_Exercise brief_
Repeat, please, only the lines from the top of the data down to the line with "by number after an i."; include both of those lines.

——————

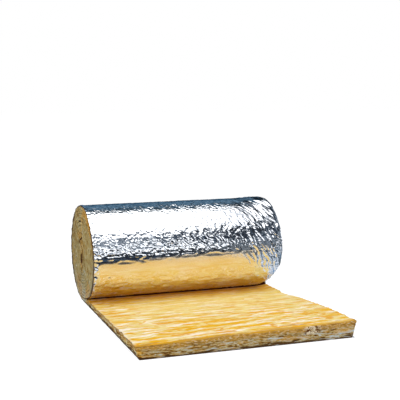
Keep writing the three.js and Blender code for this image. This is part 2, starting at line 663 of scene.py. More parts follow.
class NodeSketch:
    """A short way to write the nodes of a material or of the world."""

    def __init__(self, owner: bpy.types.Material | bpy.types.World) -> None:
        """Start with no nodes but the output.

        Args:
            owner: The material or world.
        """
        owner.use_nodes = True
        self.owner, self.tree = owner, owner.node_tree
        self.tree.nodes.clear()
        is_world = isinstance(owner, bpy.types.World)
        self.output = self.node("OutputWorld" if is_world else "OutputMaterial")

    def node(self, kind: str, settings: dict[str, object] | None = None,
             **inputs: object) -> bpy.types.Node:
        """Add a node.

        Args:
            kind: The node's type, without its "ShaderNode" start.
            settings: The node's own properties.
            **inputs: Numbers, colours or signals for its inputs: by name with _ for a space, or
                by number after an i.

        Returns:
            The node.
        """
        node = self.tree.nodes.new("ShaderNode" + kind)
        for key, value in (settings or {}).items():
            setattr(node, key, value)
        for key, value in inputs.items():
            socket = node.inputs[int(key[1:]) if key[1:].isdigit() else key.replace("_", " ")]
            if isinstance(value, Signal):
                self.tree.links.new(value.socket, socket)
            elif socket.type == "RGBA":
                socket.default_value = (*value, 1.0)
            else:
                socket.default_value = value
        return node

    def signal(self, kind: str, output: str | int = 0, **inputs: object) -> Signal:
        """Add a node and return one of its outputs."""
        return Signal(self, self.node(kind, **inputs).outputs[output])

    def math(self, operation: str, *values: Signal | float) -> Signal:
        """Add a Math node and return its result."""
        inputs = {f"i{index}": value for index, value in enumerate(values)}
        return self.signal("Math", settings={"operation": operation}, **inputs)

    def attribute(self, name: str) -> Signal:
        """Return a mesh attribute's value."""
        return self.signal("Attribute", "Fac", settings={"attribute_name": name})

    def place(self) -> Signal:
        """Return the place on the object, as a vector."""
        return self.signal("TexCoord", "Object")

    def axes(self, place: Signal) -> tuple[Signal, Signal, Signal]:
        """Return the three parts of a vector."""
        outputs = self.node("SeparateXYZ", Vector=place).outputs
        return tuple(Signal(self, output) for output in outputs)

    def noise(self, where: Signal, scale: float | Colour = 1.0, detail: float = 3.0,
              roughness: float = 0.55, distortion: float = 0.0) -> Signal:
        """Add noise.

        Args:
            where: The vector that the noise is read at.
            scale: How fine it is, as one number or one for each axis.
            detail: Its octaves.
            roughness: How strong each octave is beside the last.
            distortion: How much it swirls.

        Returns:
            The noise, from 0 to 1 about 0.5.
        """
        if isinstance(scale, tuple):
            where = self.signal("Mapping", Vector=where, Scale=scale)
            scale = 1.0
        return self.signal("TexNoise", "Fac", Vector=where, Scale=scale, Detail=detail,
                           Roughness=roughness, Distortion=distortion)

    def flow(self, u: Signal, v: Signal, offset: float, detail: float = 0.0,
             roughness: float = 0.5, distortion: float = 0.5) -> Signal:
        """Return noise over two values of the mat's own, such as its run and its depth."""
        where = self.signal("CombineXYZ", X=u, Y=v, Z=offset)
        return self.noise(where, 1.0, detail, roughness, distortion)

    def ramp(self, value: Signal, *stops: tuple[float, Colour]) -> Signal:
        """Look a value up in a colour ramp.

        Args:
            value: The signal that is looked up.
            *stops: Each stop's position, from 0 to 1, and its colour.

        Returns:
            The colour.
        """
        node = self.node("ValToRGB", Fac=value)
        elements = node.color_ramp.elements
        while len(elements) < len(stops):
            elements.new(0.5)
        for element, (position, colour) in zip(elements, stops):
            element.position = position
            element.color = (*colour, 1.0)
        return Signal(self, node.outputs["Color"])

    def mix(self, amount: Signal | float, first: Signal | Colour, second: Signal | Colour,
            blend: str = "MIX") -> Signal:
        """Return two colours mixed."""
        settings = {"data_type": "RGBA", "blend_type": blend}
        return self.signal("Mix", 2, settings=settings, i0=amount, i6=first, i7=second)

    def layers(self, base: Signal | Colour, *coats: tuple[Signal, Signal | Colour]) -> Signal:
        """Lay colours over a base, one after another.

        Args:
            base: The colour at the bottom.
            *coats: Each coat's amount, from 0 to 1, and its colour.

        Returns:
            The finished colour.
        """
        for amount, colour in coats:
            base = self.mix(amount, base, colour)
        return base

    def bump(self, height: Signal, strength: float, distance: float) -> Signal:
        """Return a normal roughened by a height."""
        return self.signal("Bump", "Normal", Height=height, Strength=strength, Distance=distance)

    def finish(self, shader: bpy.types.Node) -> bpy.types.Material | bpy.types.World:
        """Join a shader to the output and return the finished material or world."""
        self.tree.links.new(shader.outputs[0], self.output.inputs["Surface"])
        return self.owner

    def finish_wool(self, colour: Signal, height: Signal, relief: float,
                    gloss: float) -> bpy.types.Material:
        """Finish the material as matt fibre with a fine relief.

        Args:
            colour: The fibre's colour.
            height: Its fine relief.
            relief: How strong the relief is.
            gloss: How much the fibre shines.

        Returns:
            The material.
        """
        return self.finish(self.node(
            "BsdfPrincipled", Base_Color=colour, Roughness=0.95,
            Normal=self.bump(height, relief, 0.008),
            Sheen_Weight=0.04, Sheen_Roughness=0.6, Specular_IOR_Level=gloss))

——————

_Exercise solution_
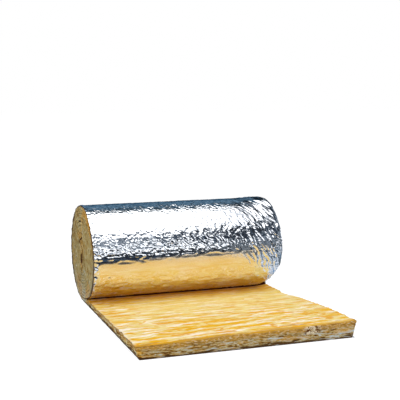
Keep writing the three.js and Blender code for this image. This is part 2, starting at line 663 of scene.py. More parts follow.
class NodeSketch:
    """A short way to write the nodes of a material or of the world."""

    def __init__(self, owner: bpy.types.Material | bpy.types.World) -> None:
        """Start with no nodes but the output.

        Args:
            owner: The material or world.
        """
        owner.use_nodes = True
        self.owner, self.tree = owner, owner.node_tree
        self.tree.nodes.clear()
        is_world = isinstance(owner, bpy.types.World)
        self.output = self.node("OutputWorld" if is_world else "OutputMaterial")

    def node(self, kind: str, settings: dict[str, object] | None = None,
             **inputs: object) -> bpy.types.Node:
        """Add a node.

        Args:
            kind: The node's type, without its "ShaderNode" start.
            settings: The node's own properties.
            **inputs: Numbers, colours or signals for its inputs: by name with _ for a space, or
                by number after an i.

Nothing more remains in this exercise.